Now, I suppose it’s possible, were you a Republican, to make a case that you should vote for Romney, though the evidence for that proposition is pretty thin on the ground, but until today, I had been unaware that there was anyone who actually wanted to vote for Romney. I’m not too surprised, however. I represent disabled people, and I’ve long since learned that there are all different kinds of mental illness. Wilson’s variety is probably fairly harmless, since it doesn’t appear to be infectious.

Meanwhile, on the campaign trail, the Republicans have taken to bashing China. It’s not something new to politics, but I would hazard a guess that never in American history has a party had to hide its agenda so much that it was forced to lie about its positions on almost every issue. If we were to believe their protestations, where would the Medicare hating, outsource loving, immigrant loathing cretins on the right turn for solace? Of course, they know very well that it’s all for show, so they have no trouble sticking with their guys. In the case of China we’ve got Paul Ryan decrying the loss of manufacturing jobs to China (course he doesn’t mention that his Number 1 man sent a lot of them there all by himself). But the tell comes at the end of the story, when someone in the crowd had the temerity (or, if a true fan, cluelessness) to ask if Ryan would actually do something substantive should he and Willard get in:

When one woman mentioned her employer had closed, and asked if it would be possible to penalize companies that transferred jobs to China, Ryan sidestepped the question.
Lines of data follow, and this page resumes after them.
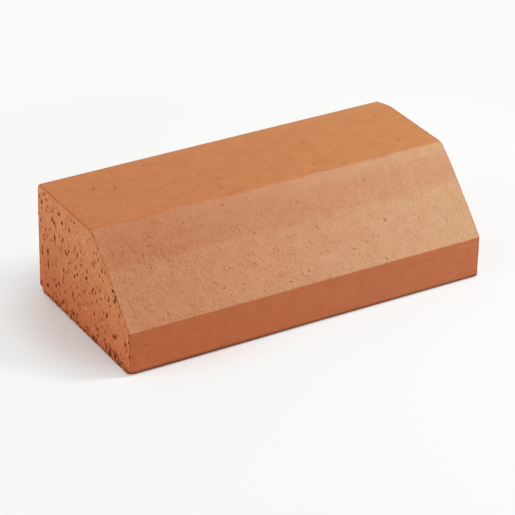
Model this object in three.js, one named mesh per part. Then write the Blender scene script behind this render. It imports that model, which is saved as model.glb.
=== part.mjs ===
// Plinth stretcher: a solid fired-clay brick of standard size whose front is cut back by a 45 degree splay.
// It is laid as the top course of a plinth, where the wall above steps back to the width of its top.
//
// Millimetres, +Z up. X runs along the brick's length, and the splay faces -Y.
// The origin is the middle of the bed, the flat face that the brick lies on.

import * as THREE from 'three';

// Driving dimensions of the brick, as it leaves the kiln
const LENGTH = 215;
const WIDTH = 102.5;
const HEIGHT = 65;
const SPLAY_LEG = 40; // what the splay takes off the width, and off the height
const SPLAY_CROWN = 0.8; // swell of the splay above a straight line, midway down it

// Rounds along the length, left by the die that the clay column is pushed through
const BED_ARRIS_RADIUS = 2;
const BACK_ARRIS_RADIUS = 3;
const FACE_ARRIS_RADIUS = 1.2;
const CREASE_RADIUS = 9.5;

// Rounds of the two wire-cut ends
const END_ARRIS_RADIUS = 0.6;

// Facets: steps in each round of the section, and in the rounds of the ends
const SECTION_STEPS = 6;
const END_STEPS = 2;

const FIRED_CLAY_COLOUR = 0xc07a54;
const FIRED_CLAY_ROUGHNESS = 0.9;

// Corners of the section before they are rounded, going round with the clay on the left
function sectionCorners() {
  const front = -WIDTH / 2;
  const back = WIDTH / 2;
  const crease = new THREE.Vector2(front + SPLAY_LEG, HEIGHT);
  const faceTop = new THREE.Vector2(front, HEIGHT - SPLAY_LEG);

  // The splay is a curve drawn towards this point, and it swells by half of the point's distance
  const outward = new THREE.Vector2(-1, 1).normalize();
  const swell = crease.clone().add(faceTop).multiplyScalar(0.5).addScaledVector(outward, 2 * SPLAY_CROWN);

  return [
    { at: new THREE.Vector2(front, 0), radius: BED_ARRIS_RADIUS },
    { at: new THREE.Vector2(back, 0), radius: BED_ARRIS_RADIUS },
    { at: new THREE.Vector2(back, HEIGHT), radius: BACK_ARRIS_RADIUS },
    { at: crease, radius: CREASE_RADIUS },
    { at: swell, swells: true },
    { at: faceTop, radius: FACE_ARRIS_RADIUS },
  ];
}

// The arc that rounds a convex corner: its centre, and the angles where it leaves and joins the straight sides
function roundOf(corner, before, after) {
  const towards = corner.at.clone().sub(before.at).normalize();
  const away = after.at.clone().sub(corner.at).normalize();
  const turn = Math.acos(towards.dot(away));
  const reach = corner.radius * Math.tan(turn / 2);
  const start = corner.at.clone().addScaledVector(towards, -reach);
  const centre = start.clone().add(new THREE.Vector2(-towards.y, towards.x).multiplyScalar(corner.radius));
  const startAngle = Math.atan2(start.y - centre.y, start.x - centre.x);
  return { start, centre, startAngle, endAngle: startAngle + turn };
}

// The brick's section, drawn with its width along x and its height along y
function sectionShape() {
  const shape = new THREE.Shape();
  const corners = sectionCorners();
  corners.forEach((corner, i) => {
    if (corner.swells) return;
    const before = corners.at(i - 1);
    const after = corners[(i + 1) % corners.length];
    const round = roundOf(corner, before, after);
    if (before.swells) {
      shape.quadraticCurveTo(before.at.x, before.at.y, round.start.x, round.start.y);
    }
    shape.absarc(round.centre.x, round.centre.y, corner.radius, round.startAngle, round.endAngle, false);
  });
  shape.closePath();
  return shape;
}

// The section pushed out along the length, with the arrises of both ends rounded inside that length
function brickGeometry() {
  const geometry = new THREE.ExtrudeGeometry(sectionShape(), {
    depth: LENGTH - 2 * END_ARRIS_RADIUS,
    curveSegments: SECTION_STEPS,
    bevelEnabled: true,
    bevelThickness: END_ARRIS_RADIUS,
    bevelSize: END_ARRIS_RADIUS,
    bevelOffset: -END_ARRIS_RADIUS,
    bevelSegments: END_STEPS,
  });
  geometry.translate(0, 0, -LENGTH / 2 + END_ARRIS_RADIUS);

  // Drawn width, height and depth become the row's Y, Z and X
  const standing = new THREE.Matrix4().makeBasis(
    new THREE.Vector3(0, 1, 0),
    new THREE.Vector3(0, 0, 1),
    new THREE.Vector3(1, 0, 0),
  );
  return geometry.applyMatrix4(standing);
}

const firedClay = new THREE.MeshStandardMaterial({
  color: FIRED_CLAY_COLOUR,
  roughness: FIRED_CLAY_ROUGHNESS,
  metalness: 0,
});

const brick = new THREE.Mesh(brickGeometry(), firedClay);
brick.name = 'plinth_brick';

const group = new THREE.Group();
group.add(brick);

export default group;
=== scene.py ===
import itertools
import math
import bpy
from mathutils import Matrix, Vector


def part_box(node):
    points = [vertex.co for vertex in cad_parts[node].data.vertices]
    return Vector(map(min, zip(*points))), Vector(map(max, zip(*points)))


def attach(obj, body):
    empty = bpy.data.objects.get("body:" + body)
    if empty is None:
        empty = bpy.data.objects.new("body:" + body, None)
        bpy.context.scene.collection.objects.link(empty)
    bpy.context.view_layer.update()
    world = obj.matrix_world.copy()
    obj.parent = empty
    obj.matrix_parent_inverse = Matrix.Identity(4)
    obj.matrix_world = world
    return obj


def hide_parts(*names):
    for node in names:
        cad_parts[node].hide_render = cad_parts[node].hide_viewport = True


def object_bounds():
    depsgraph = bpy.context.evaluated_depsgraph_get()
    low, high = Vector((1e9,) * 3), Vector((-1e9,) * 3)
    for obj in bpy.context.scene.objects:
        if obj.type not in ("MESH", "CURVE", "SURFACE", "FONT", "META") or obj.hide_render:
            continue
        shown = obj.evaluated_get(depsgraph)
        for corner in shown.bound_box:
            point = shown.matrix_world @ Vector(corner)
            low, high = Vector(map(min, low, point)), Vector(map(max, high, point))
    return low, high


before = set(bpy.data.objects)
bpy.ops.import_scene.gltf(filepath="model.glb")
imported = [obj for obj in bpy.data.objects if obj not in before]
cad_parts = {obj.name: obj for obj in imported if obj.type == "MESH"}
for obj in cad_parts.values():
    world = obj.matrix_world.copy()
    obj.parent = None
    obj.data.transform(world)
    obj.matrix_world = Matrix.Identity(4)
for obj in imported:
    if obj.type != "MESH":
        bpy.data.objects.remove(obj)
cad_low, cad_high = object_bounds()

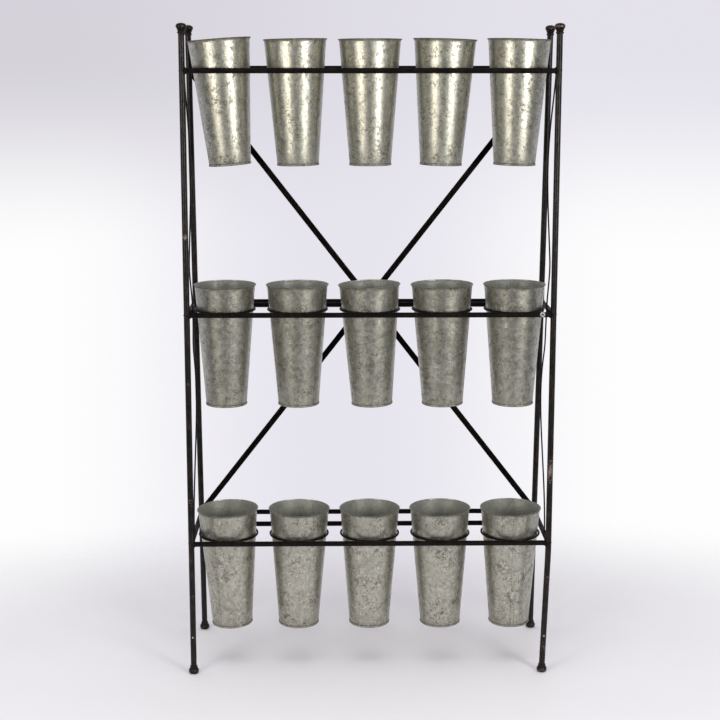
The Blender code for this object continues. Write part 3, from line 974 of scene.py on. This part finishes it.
def make_world():
    """A pale background, greyer at the top, darkest at its top left and darker behind the stand, all
    painted shade, and for the reflections a studio with its pale sweep behind the stand, a dim room in
    front of it and a grey ceiling."""
    front_room, sweep_behind, ceiling = (0.21, 0.215, 0.23), (0.80, 0.79, 0.86), (0.42, 0.42, 0.44)
    low_middle_in_painted_shade, low_aside = (0.800, 0.780, 0.850), (0.990, 0.990, 0.995)
    high_left_in_painted_shade, high_right = (0.665, 0.645, 0.700), (0.775, 0.755, 0.825)
    world = bpy.data.worlds.new("studio")
    bpy.context.scene.world = world
    world.use_nodes = True
    tree = world.node_tree
    way = node(tree, "SeparateXYZ", {"Vector": node(tree, "TexCoord").outputs["Generated"]})
    across, height = way.outputs["X"], way.outputs["Z"]
    room = blend(tree, spread(tree, way.outputs["Y"], -0.25, 0.55), front_room, sweep_behind)
    room = blend(tree, spread(tree, height, 0.15, 0.75), room, ceiling)
    # Painted shade on the background seen by the camera: grey at the top, darkest on the left, and darker
    # low down behind the stand.
    aside = spread(tree, maths(tree, "ABSOLUTE", across, 0), 0.02, 0.20)
    low = blend(tree, aside, low_middle_in_painted_shade, low_aside)
    high = blend(tree, spread(tree, across, -0.22, 0.16), high_left_in_painted_shade, high_right)
    seen = blend(tree, spread(tree, height, -0.125, 0.015), low, high)
    camera_ray = node(tree, "LightPath").outputs["Is Camera Ray"]
    tree.links.new(blend(tree, camera_ray, room, seen), tree.nodes["Background"].inputs["Color"])


def make_camera():
    """Eye height, slightly left of the stand's middle, looking down at it a little."""
    data = bpy.data.cameras.new("camera")
    data.lens = 72.0
    data.shift_y = -0.06
    camera = bpy.data.objects.new("camera", data)
    camera.location = (-0.069, -3.40, 1.41)
    camera.rotation_euler = (math.radians(90 - 9.54), 0, math.radians(-0.79))
    bpy.context.scene.collection.objects.link(camera)
    bpy.context.scene.camera = camera


# ---------------------------------------------------------------- the scene

# One black paint in three copies: the rails' and bars' tones are scaled darker as painted shade.
leg_paint = painted_steel("black_paint_on_legs", 0.90, (0.28, 0.44), 0.24, 0.00025)
rail_paint = painted_steel("black_paint_on_rails", 0.40, (0.42, 0.58), 0.12, 0.00025)
bar_paint = painted_steel("black_paint_on_bars", 0.30, (0.50, 0.66), 0.06, 0.00012)
casting = bronzed_casting()
galvanised = galvanised_sheet()
plated = plated_steel()

make_legs(leg_paint, casting)
make_rails(rail_paint)
make_rings(rail_paint)
make_side_wires(rail_paint)
straight_places, back = make_brace("brace_rising_right", "left", 0, bar_paint)
joggled_places, _ = make_brace("brace_rising_left", "right", BRACE_THICKNESS + GAP, bar_paint)
make_bolts(straight_places[:2] + joggled_places, back, leg_paint)
make_small_hardware(plated)
for lift in frame["joints"]:
    _, bucket_tier, bucket_number = lift["child"].split("_")
    make_bucket(bucket_tier, int(bucket_number), lift, galvanised)

make_floor()
make_lights()
make_world()
make_camera()
bpy.context.scene.view_settings.view_transform = "Standard"
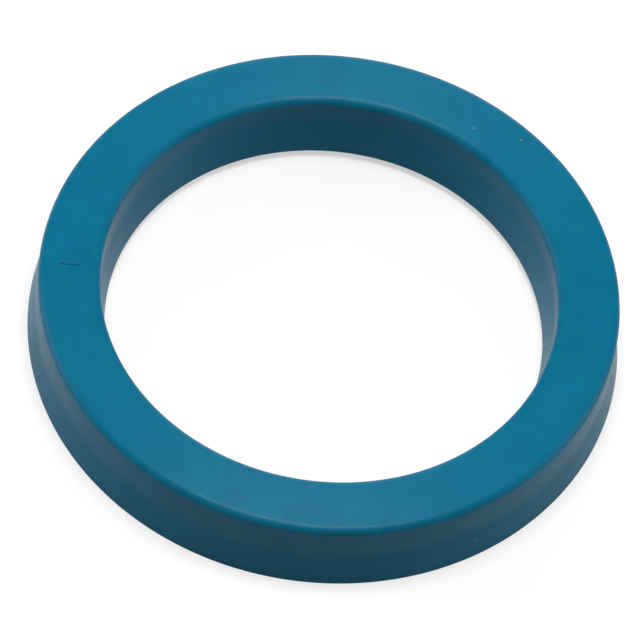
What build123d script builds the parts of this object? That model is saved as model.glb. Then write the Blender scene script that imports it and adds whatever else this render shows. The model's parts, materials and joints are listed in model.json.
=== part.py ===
from build123d import *
import os

# U-cup rod seal, moulded in one piece from polyurethane.
# Millimetres. The axis is Z. The outer lip stands on Z = 0 and the heel faces up.

# Ring: the bore goes over the rod, and the rim fills the housing groove.
bore_diameter = 55.0
section_width = 7.5
seal_height = 10.0

# Heel: the solid end of the section, with straight walls and rounded corners.
heel_thickness = 4.8
heel_corner_radius = 1.0
rim_wall_height = 5.5
bore_wall_height = 3.65

# Outer lip: it flares out from the rim wall to its sealing edge and is cut square.
outer_lip_flare = 0.75
outer_land_width = 1.9

# Inner lip: it flares in from the bore wall to its sealing edge, and a trimmed bevel
# leads from there down to the tip, which is set back from the outer lip's.
inner_lip_flare = 1.0
inner_lip_setback = 0.2
inner_bevel_height = 0.85
inner_bevel_width = 1.95

# Pressure groove between the lips: flat at its root, with cut-off corners.
groove_root_width = 2.4
groove_root_chamfer = 0.9

# Index tick: a plain moulded stroke that stands proud of the heel face.
tick_angle = 184.0
tick_length = 2.4
tick_width = 0.42
tick_height = 0.12
tick_draft = 30.0

bore_radius = bore_diameter / 2
rim_radius = bore_radius + section_width
mid_radius = bore_radius + section_width / 2
outer_edge_radius = rim_radius + outer_lip_flare
inner_edge_radius = bore_radius - inner_lip_flare
groove_depth = seal_height - heel_thickness

# The half section as (distance from the axis, height), once round from the heel.
section = [
    (bore_radius, seal_height),
    (rim_radius, seal_height),
    (rim_radius, seal_height - rim_wall_height),
    (outer_edge_radius, 0),
    (outer_edge_radius - outer_land_width, 0),
    (mid_radius + groove_root_width / 2, groove_depth),
    (mid_radius - groove_root_width / 2, groove_depth),
    (inner_edge_radius + inner_bevel_width, inner_lip_setback),
    (inner_edge_radius, inner_lip_setback + inner_bevel_height),
    (bore_radius, seal_height - bore_wall_height),
]

with BuildPart() as seal_ring:
    with BuildSketch(Plane.XZ) as half_section:
        with BuildLine():
            Polyline(section, close=True)
        make_face()
        heel_corners = half_section.vertices().group_by(Axis.Y)[-1]
        fillet(heel_corners, heel_corner_radius)
        root_corners = half_section.vertices().filter_by_position(Axis.Y, groove_depth, groove_depth)
        chamfer(root_corners, groove_root_chamfer)
    revolve(axis=Axis.Z)

    with BuildSketch(Plane.XY.offset(seal_height)):
        with PolarLocations(mid_radius, 1, start_angle=tick_angle):
            Rectangle(tick_length, tick_width)
    extrude(amount=tick_height, taper=tick_draft)

seal_ring.part.label = "seal_ring"

os.makedirs("parts", exist_ok=True)
export_step(seal_ring.part, "parts/seal_ring.step")
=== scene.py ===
import json
import math

import bmesh
import bpy
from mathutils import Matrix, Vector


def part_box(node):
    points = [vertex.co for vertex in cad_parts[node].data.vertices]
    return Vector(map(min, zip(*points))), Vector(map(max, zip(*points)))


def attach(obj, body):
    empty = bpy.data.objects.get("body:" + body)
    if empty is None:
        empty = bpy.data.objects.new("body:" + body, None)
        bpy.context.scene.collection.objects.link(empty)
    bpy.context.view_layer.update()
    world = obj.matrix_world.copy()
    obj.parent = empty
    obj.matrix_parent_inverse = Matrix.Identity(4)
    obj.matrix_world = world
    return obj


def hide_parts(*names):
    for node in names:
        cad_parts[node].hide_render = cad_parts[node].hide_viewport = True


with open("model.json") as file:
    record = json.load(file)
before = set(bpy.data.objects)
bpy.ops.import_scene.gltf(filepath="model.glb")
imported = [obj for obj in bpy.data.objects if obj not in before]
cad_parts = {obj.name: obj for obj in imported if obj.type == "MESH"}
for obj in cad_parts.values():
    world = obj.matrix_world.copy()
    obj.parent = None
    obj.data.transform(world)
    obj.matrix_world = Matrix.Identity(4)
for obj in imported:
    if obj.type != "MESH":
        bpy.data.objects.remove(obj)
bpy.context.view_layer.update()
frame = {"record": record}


# ---------------------------------------------------------------- seal ring
# One ring of blue polyurethane, injection moulded heel up in a turned steel mould.
# Its section is walked round corner by corner and rounded where the mould is rounded,
# stays crisp where the lips are trimmed, and is then spun about the axis.

MM = 0.001
mounts = {mount["name"]: mount for mount in frame["record"]["mounts"]}
bore_radius = mounts["rod_bore"]["dims"]["r_mm"] * MM
rim_radius = mounts["housing_rim"]["dims"]["r_mm"] * MM
heel_height = mounts["heel_face"]["pos_m"][2]
sealing_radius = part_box("seal_ring")[1][0]
mid_radius = (bore_radius + rim_radius) / 2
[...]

Finally, I pointed out a while back that the Republicans have long since realized that you don’t need to fool all of the people all of the time, you only have to fool most of the people at election time. But what happens when you can’t even pull that off? Well, apparently the solution is to fool yourselves. Republicans are taking denialism to a new level. They deny science in order to fool most of the people, but apparently you can’t make a habit of denying the facts without needing to believe in a fantasy world yourself:

There are really only three ways to deal with all the evidence that Obama is ahead with time beginning to run out: (1) blame it on a bad Romney campaign; (2) argue some 1980-style “big shift” to Romney is inevitable and perhaps already baked into the cake; or (3) just deny it all on grounds most of the pollsters are wrong, biased or both.

Unsurprisingly, this last approach is wildly popular at the moment (Kirsanow mentions it as a possibility). It even has its own Prophet, a man named Dean Chambers who spends his time recalculating everybody’s horse-race polls and approval/disapproval numbers based on what they’d look like if they used Rasmussen’s Party ID weighting.

In other words: if you don’t like what the current electorate seems poised to do, create yourselves another one more to your suiting that’s older, whiter and more conservative just by putting your thumb on the scale (which is exactly what “Party ID weighting” amounts to, with varying degrees of semi-justification).

I for one, encourage the Republicans to continue to deny this little bit of reality. The more they believe the pollsters are lying, the less chance they’ll do anything to turn those polls around. But I do think they’re making a bit of an error here. There will come a discernible point at which the chickens will have come home to roost on this one. Global warming happens slowly, but elections happen all on one day. Will they be able to convince themselves that Romney actually won after Election Day? Stay tuned. If anyone can do it, the Republicans can. Having done all they could to steal this election by disenfranchising Democrats, they will have no trouble claiming that Obama and his Kenyan (or is it communist) co-conspirators somehow stole the election.